La discussion du Conseil d’administration a aussi mis en évidence le fait que les travailleurs domestiques sont très vulnérables aux formes de travail inacceptables, comme le travail des enfants, l’exposition aux abus sexuels et autres formes de violences, des conditions de travail assimilables à l’esclavage et le travail forcé. La vulnérabilité des travailleurs domestiques aux violations de leurs droits et le caractère informel des relations d’emploi dans le travail domestique cumulent leurs effets.

S’exprimant au nom du groupe des travailleurs, Helen Kelly a déclaré que la formalisation de l’emploi, les droits des travailleurs domestiques notamment la liberté syndicale et la négociation collective, et le temps de travail demeuraient de véritables défis à relever dans le domaine du travail domestique.

A la fin de la discussion, le Conseil d’administration de l’OIT a annoncé qu’il organiserait une conférence mondiale de haut niveau sur le travail décent pour les travailleurs domestiques. La date reste encore à déterminer.

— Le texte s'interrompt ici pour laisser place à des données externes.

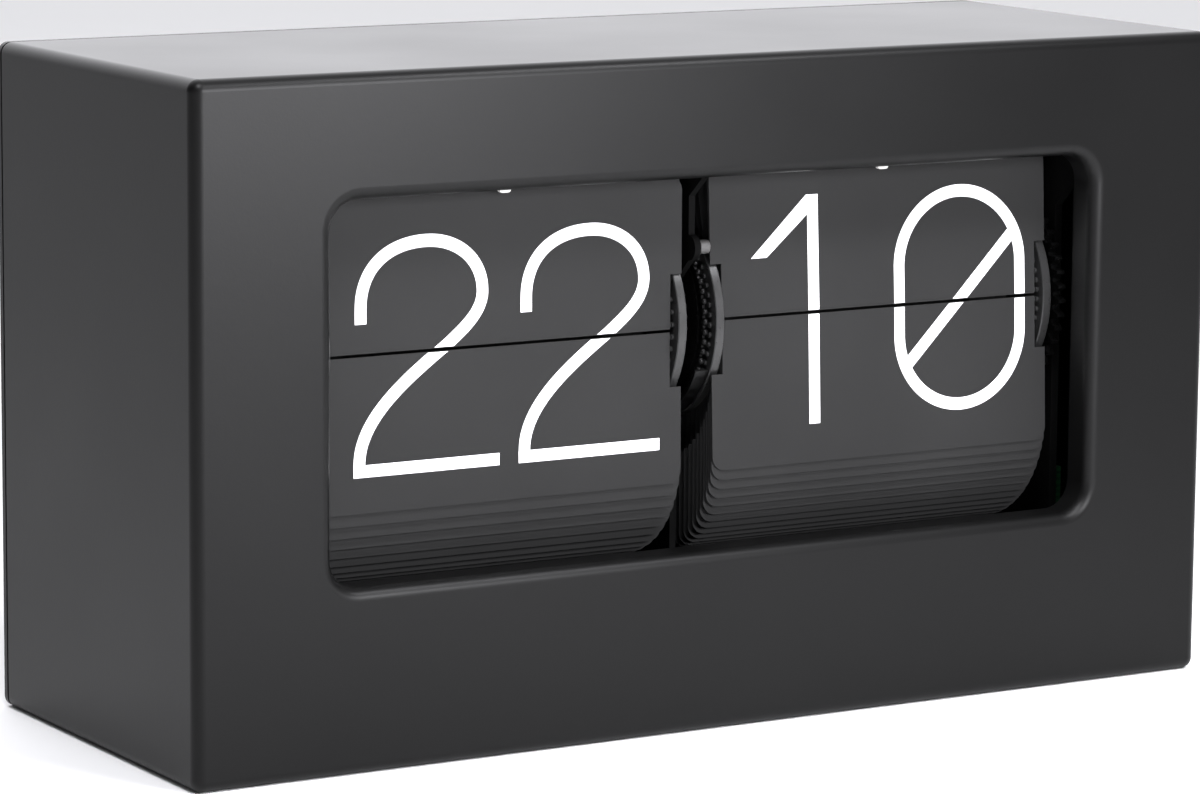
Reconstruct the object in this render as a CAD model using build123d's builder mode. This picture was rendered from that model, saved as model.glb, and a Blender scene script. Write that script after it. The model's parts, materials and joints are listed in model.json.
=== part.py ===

Le rôle de l’OIT en matière de travail domestique
Jusqu’à présent, l’OIT a appuyé le changement en fournissant une assistance technique sur le travail domestique dans plus de 36 pays et notamment:
  • De nouveaux projets de coopération technique ont aussi été initiés, tels que:
  • Au Brésil, l’OIT a facilité cette année une réforme constitutionnelle établissant l’égalité des droits au travail pour les travailleurs domestiques.
  • En Inde, elle a aidé le gouvernement à identifier les moyens d’étendre la législation sur le salaire minimum et le régime d’assurance-maladie aux travailleurs domestiques.
  • Aux Philippines, l’OIT a contribué à l’adoption de la loi sur les travailleurs domestiques et à la ratification de la convention n° 189 de l’OIT.
  • En Zambie, les normes nationales applicables au travail domestique font l’objet d’un examen dans le contexte de la réforme de la législation actuellement en cours et que soutient l’OIT.
De nouveaux projets de coopération technique ont aussi été initiés, tels que:
  • Le projet financé par le ministère du Travail des Etats-Unis intitulé «PROMOUVOIR le travail décent pour les travailleurs domestiques et faire cesser le recours au travail des enfants dans ce secteur (2013-2016)».
  • Le «Programme d’action mondial pour les travailleurs domestiques migrants et leurs familles (2013-2015)» financé par l’Union européenne et le projet d’élaboration d’un cadre tripartite pour l’accompagnement et la protection des travailleuses migrantes originaires d’Ethiopie et de Somalie employées comme domestiques.
  • La stratégie de sensibilisation financée par la Suisse pour la promotion de la convention n° 189 dans les pays arabes.
  • Le programme «Work in freedom» récemment lancé par le département du Développement international du Royaume-Uni et l’OIT.